We can now see what the Laplace approximation to the posterior looks like in this case. First, we can compute the gradient and Hessian of the Gamma density.

a <- prior.shape
b <- prior.scale
fhat <- deriv3(~ mu^(y + a - 1) * exp(-mu * (1 + 1/b)) / ((1/(1+1/b))^(y+a) * gamma(y + a)), "mu", function.arg = TRUE)

Then we can compute the quadratic approximation to the density via the lapprox() function below.

post.shape <- y + prior.shape - 1
post.scale <- 1 / (length(y) + 1 / prior.scale)
lapprox <- Vectorize(function(mu, mu0 = pmode) {
deriv <- fhat(mu0)
hess <- drop(attr(deriv, "hessian"))
f <- function(x) dgamma(x, shape = post.shape, scale = post.scale)
hpp <- (hess * f(mu0) - grad^2) / f(mu0)^2
exp(log(f(mu0)) + 0.5 * hpp * (mu - mu0)^2)
}, "mu")

Plotting the true posterior and the Laplace approximation gives us the following.

curve(p, 0, 12, n = 1000, lwd = 3, xlab = expression(mu),
ylab = expression(paste("p(", mu, " | y)")))
curve(dgamma(x, shape = prior.shape, scale = prior.scale), add = TRUE,
lty = 2)
legend("topright",
legend = c("Posterior Density", "Prior Density", "Laplace Approx"),
lty = c(1, 2, 1), lwd = c(3, 1, 1), col = c(1, 1, 2), bty = "n")
curve(lapprox, 0.001, 12, n = 1000, add = TRUE, col = 2, lwd = 2) The solid red curve is the Laplace approximation and we can see that in the neighborhood of the mode, the approximation is reasonable. However, as we move farther away from the mode, the tail of the Gamma is heavier on the right.

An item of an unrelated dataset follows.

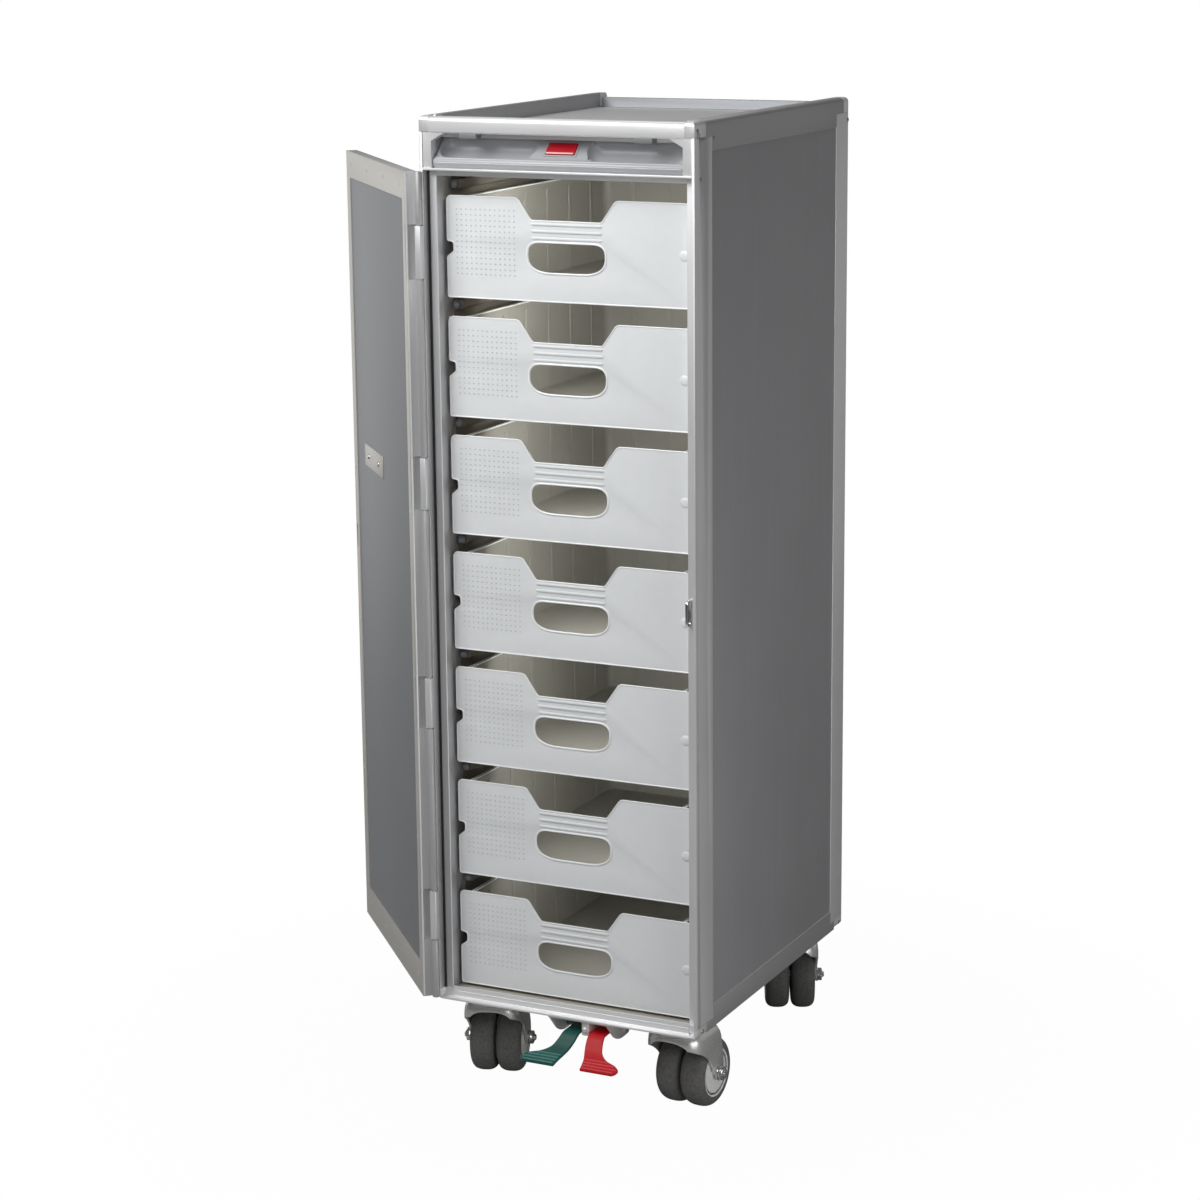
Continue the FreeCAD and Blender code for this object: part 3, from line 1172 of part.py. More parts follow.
# ---------------------------------------------------------------- write every node
def nodes():
    """Every node's name and shape."""
    left_panel, left_liner, left_post = side_panel_left(), runner_liner_left(), front_post_left()
    rear_post, top_side, foot_side = rear_post_left(), top_side_rail_left(), bottom_side_rail_left()
    parts = {
        "side_panel_left": left_panel,
        "side_panel_right": mirrored(left_panel),
        "back_panel": back_panel(),
        "worktop_tray": worktop_tray(),
        "ceiling_panel": ceiling_panel(),
        "base_panel": base_panel(),
        "front_post_left": left_post,
        "front_post_right": mirrored(left_post),
        "rear_posts": group([rear_post, mirrored(rear_post)]),
        "top_rail_front": top_rail_front(),
        "top_rail_rear": top_rail_rear(),
        "top_side_rails": group([top_side, mirrored(top_side)]),
        "front_sill": front_sill(),
        "bottom_rail_rear": bottom_rail_rear(),
        "bottom_side_rails": group([foot_side, mirrored(foot_side)]),
        "corner_caps": corner_caps(),
        "crossbar": crossbar(),
        "handle_fascia": handle_fascia(),
        "grab_handle": grab_handle(),
        "handle_clips": handle_clips(),
        "runner_liner_left": left_liner,
        "runner_liner_right": mirrored(left_liner),
        "runner_tips": runner_tips(),
        "door_seal": door_seal(),
        "latch_keeper": latch_keeper(),
        "hinges": hinges(),
        "frame_rivets": frame_rivets(),
        "brake_bracket": brake_bracket(),
        "brake_shaft": brake_shaft(),
        "caster_plates": caster_plates(),
        "latch_button": latch_button(),
        "pedal_green": pedal(-1),
        "pedal_red": pedal(1),
    }
    door = {
        "door_frame": door_frame(),
        "door_skin": door_skin(),
        "door_core": door_core(),
        "door_inner_pan": door_inner_pan(),
        "door_rivets": door_rivets(),
        "latch_backing_plate": latch_backing_plate(),
        "latch_housing": latch_housing(),
        "latch_paddle": latch_paddle(),
    }
    parts.update({name: swung(shape) for name, shape in door.items()})
    for number in range(DRAWER_COUNT):
        parts[f"drawer_{number + 1}"] = drawer(number)
    for corner in CASTER_TURNS:
        parts[f"caster_fork_{corner}"] = caster_fork(corner)
        parts[f"wheel_{corner}_a"] = wheel(corner, -1)
        parts[f"wheel_{corner}_b"] = wheel(corner, 1)
    return parts


def main():
    """Write one STEP file for every node."""
    os.makedirs("parts", exist_ok=True)
    for name, shape in nodes().items():
        shape.exportStep(f"parts/{name}.step")
        print(name, len(shape.Solids), "solid(s)", round(shape.Volume / 1000, 2), "cm3",
              "valid" if shape.isValid() else "INVALID")


main()
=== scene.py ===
# %% [markdown]
# # A half-size airline galley cart
#
# The real thing is an aluminium box on four twin casters.  Its door hangs open on the left and
# seven milky plastic drawers sit on runners inside.  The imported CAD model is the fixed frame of
# this lesson: every piece here is placed from it, and the lesson adds what sheet metal, extrusions
# and mouldings look like.

# %% Load the frame
import json
import math

import bmesh
import bpy
from mathutils import Matrix, Quaternion, Vector


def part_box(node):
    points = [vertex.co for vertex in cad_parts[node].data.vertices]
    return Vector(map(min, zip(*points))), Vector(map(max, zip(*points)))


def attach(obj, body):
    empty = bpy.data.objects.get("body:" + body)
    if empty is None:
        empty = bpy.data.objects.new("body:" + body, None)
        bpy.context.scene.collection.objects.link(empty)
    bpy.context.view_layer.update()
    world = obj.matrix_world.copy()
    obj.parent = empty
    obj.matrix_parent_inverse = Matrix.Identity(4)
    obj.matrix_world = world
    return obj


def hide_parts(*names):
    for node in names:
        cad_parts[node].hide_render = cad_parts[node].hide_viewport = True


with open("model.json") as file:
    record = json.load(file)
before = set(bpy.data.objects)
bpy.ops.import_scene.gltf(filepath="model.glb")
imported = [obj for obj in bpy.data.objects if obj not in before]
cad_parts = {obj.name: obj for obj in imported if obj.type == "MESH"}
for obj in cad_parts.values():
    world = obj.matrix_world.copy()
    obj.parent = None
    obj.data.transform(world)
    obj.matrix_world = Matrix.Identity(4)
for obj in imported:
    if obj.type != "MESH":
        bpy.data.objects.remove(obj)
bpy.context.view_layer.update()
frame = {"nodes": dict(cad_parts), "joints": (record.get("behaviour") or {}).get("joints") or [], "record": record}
NODES = frame["nodes"]
BODIES = frame["record"]["behaviour"]["bodies"]
BODY_OF = {node: body for body, members in BODIES.items() for node in members}
MM = 0.001

# %% [markdown]
# ## Camera
#
# A long lens far away keeps the tall cart's sides nearly parallel.  The camera is given by where
# it stands, what it looks at and how far it leans, because those are what one sets on a tripod,
# and a matrix of nine numbers would teach nothing.

# %% Place the camera
CAMERA_AT = Vector((1.3466, -2.8649, 1.2289))
LOOKS_AT = Vector((-0.0431, -0.0211, 0.5073))
LEAN = math.radians(-0.55)
LENS = 91.03
camera_data = bpy.data.cameras.new("studio camera")
camera_data.lens = LENS
camera_data.sensor_width = 36.0
camera = bpy.data.objects.new("studio_camera", camera_data)
bpy.context.scene.collection.objects.link(camera)
aim = (LOOKS_AT - CAMERA_AT).to_track_quat("-Z", "Y")
camera.rotation_mode = "QUATERNION"
camera.rotation_quaternion = aim @ Quaternion((0, 0, 1), LEAN)
camera.location = CAMERA_AT
bpy.context.scene.camera = camera
print("camera stands", round((LOOKS_AT - CAMERA_AT).length, 2), "m from its mark")

# %% [markdown]
# ## A small language for finishes
#
# A finish is a Principled shader whose colour, roughness and relief vary a little over the
# surface.  Wiring nodes by hand hides the sums, so a wrapped socket understands + and *, and one
# method adds any other node.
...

Of course, this Laplace approximation is done with only a single observation. One would expect the approximation to improve as the sample size increases. In this case, with respect to the posterior mode as an approximation to the posterior mean, we can see that the difference between the two is simply

$\hat{\theta}_{\text{mean}} - \hat{\theta}_{\text{mode}} = \frac{1}{n + 1/b}$

which clearly goes to zero as $$n\rightarrow\infty$$.